You spend less and get more. Rates drop. Upgrades flow. Restaurants have availability at 8 p.m. instead of 5:30 or 10:45. Your money goes further, which means you can spring for the cooking class, the private boat, the second bottle of wine that you absolutely will regret tomorrow.

Now, the destinations. These are my four shoulder season love letters.

ITALY

Venice without the crowds is a dream….. this was April 2nd, so a bit chilly!

Going to Italy in August is a personal choice, and sometimes you don’t have a choice, I get it. But…..Italy in May or late September through October is the country at its absolute best. The duomo is not a sauna. The Amalfi Coast is not overrun by Instagram Influencers. You can walk into a small enoteca in Florence at lunch and the owner will pour you something he is genuinely excited about, instead of the house red he's been ladling out to tour groups since June.

Mid September - October in particular is sneaky-good. The light in Tuscany goes from gold to honey. The olive harvest is happening, which means brand-new oil, peppery enough to make you cough, on warm bread. Truffle season starts in Piedmont. The Veneto is empty. You can actually see the floor of St. Mark's Basilica without queueing behind 400 cruise passengers in matching lanyards. And if the coast is what you are seeking, the waters are still warm!

JAPAN

Everyone wants Japan in cherry blossom season, and I understand the impulse, but those two weeks are the most expensive, most crowded, and most weather-roulette period of the year. The blossoms last about eleven minutes and then it rains.

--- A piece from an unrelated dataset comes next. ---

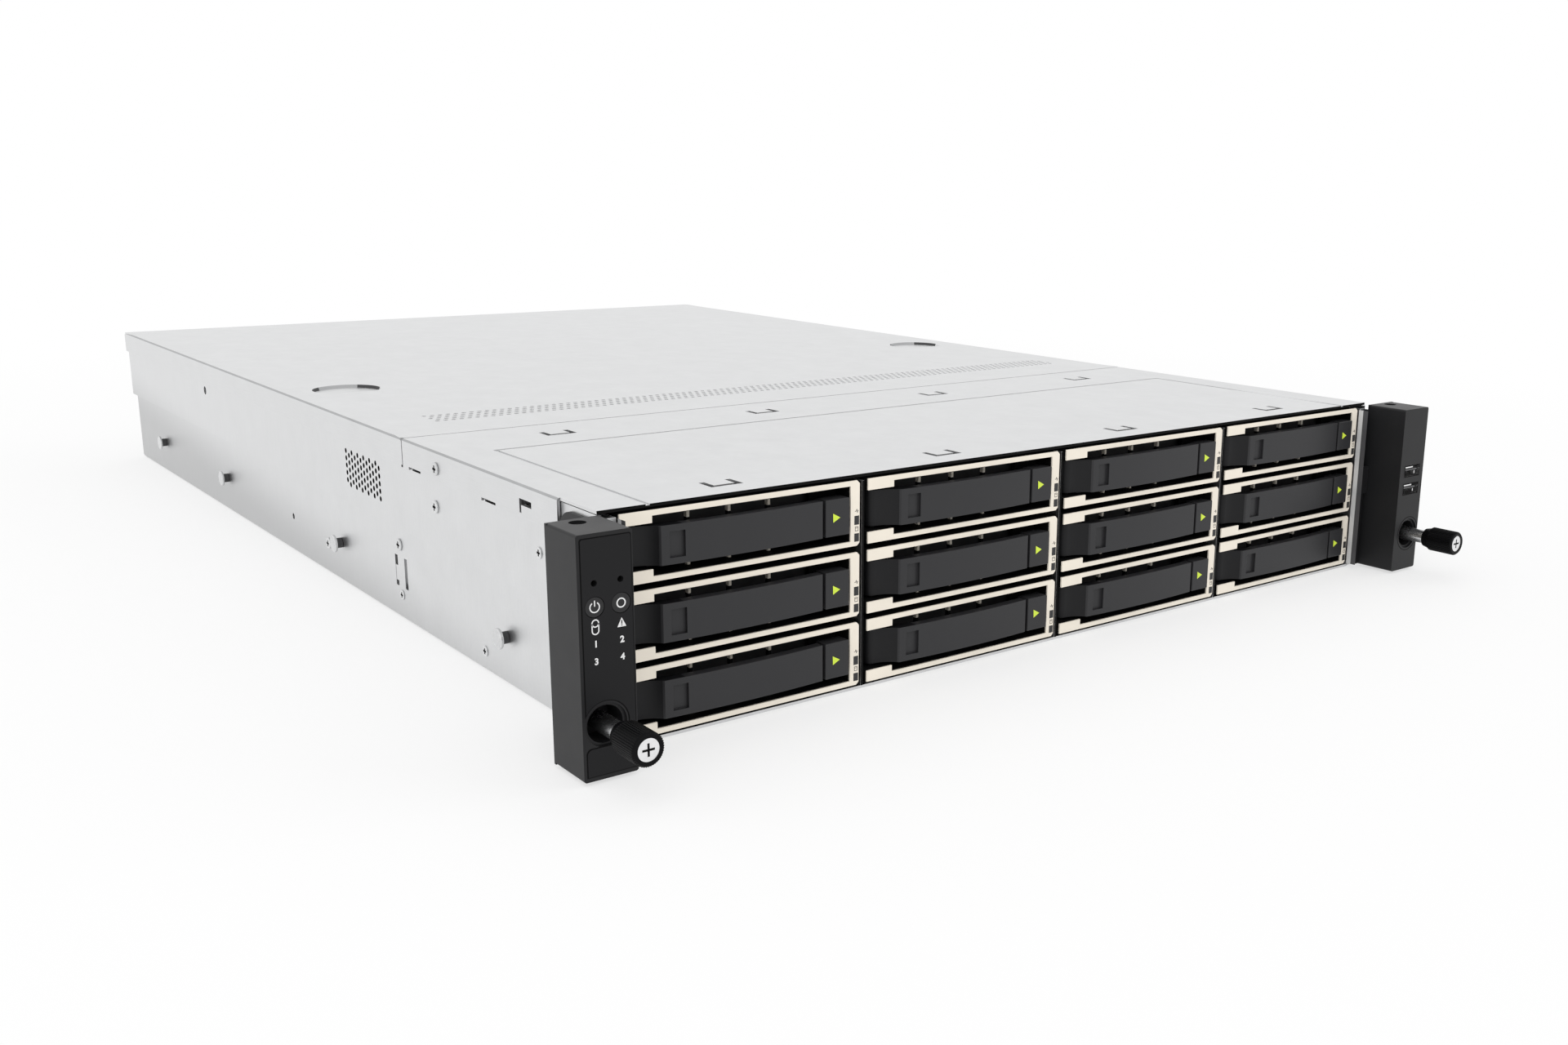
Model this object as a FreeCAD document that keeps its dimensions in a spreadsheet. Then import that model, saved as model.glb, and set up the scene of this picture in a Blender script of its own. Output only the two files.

And try not to consider going in the summer months, heat and humidity will make you want to cry! Mnay moons ago, when I was working for Godiva as their Marketing Manager, we stopped-sell chocolate in Japan June-August because the melting point of the chocolate— temps in Japan turned the chocolate into soup.

Go in late October or November instead. The autumn foliage — kōyō — is, and I say this having seen a lot of trees on a lot of continents, more spectacular than the cherry blossoms. Kyoto in November is a religious experience. The maples at Tofuku-ji look like the temple is on fire in the most beautiful possible way. The food shifts to autumn — matsutake mushrooms, hairy crab, persimmons — and the weather is cool enough that you can actually walk for six hours without dying.

May is the other quiet winner: post-Golden Week, pre-rainy season, lush, comfortable, with the added bonus that most other tourists have already gone home to talk about cherry blossoms.

GREECE

Santorini in July- Can’t walk in Oia when the ships come in. May and September, now we are talking!

Greece in August is, I'm sorry, a logistical nightmare staged inside a hairdryer. The islands are full, the ferries are full, Mykonos is full of people who think they invented Mykonos, and the temperature flirts with three digits.

Late May, early June, or September — that's the move. Santorini without the cruise ship disgorgement. Crete with its restaurants still focused on locals. The water in the Aegean has warmed up but not yet become bathwater. You can hike in Naxos without filing a heat-related insurance claim. Mid-September is my personal favorite — the sea is at its warmest, the crowds have thinned, and the light slants in a way that makes every whitewashed wall look like a postcard you'd actually keep.

Also, and this is important: in shoulder season, the family-run taverna on the harbor still has the table by the water at sunset. In August, that table was reserved by a man named Reginald in February.

PORTUGAL

Lisbon without the crowds …. I didn’t even have to photoshop people out of the picture!

Portugal has been having a moment for roughly a decade now, and the moment has gotten a little loud. July and August in Lisbon mean lines for the tram, lines for the pastéis, lines for things you didn't know had lines. And want to go to the Algarve? Ok, but you will be with a lot of Europeans on Holiday, it’s one of their top destinations.

April, May, or late September into October is where the magic lives. Lisbon's hills are kinder when it's 72 degrees instead of 95. The Algarve beaches are warm but not packed. The Douro Valley is staggeringly beautiful in October — harvest season, the terraced vineyards turning copper, port houses pouring vintages that you'd pay triple for stateside. The seafood is better when the kitchen isn't drowning. The Pousada you wanted? Available. And Comporta? A dream waiting for you to wake up and go!

May in the Alentejo, with the wildflowers and the cork oaks and the empty roads, may be the most underrated week of travel in all of Europe. I will die on this hill, ideally while drinking a glass of Esporão.


THE CATCH

There isn't one, really. (Planning in advance, that’s probaby it!) Shoulder season requires only that you do not insist on traveling during the same two weeks as every schoolteacher and finance bro on the planet. If you have that flexibility — and most of my clients do — there is no reason to keep paying peak prices for peak misery.

So next time someone tells you they're going to Santorini in August, smile politely. Wish them well. And then book yourself a flight for mid-September, when the island is still warm, still beautiful, and blissfully, gloriously, yours.

Thank me when you get back, because you know this is the answer to those peak-time crowds!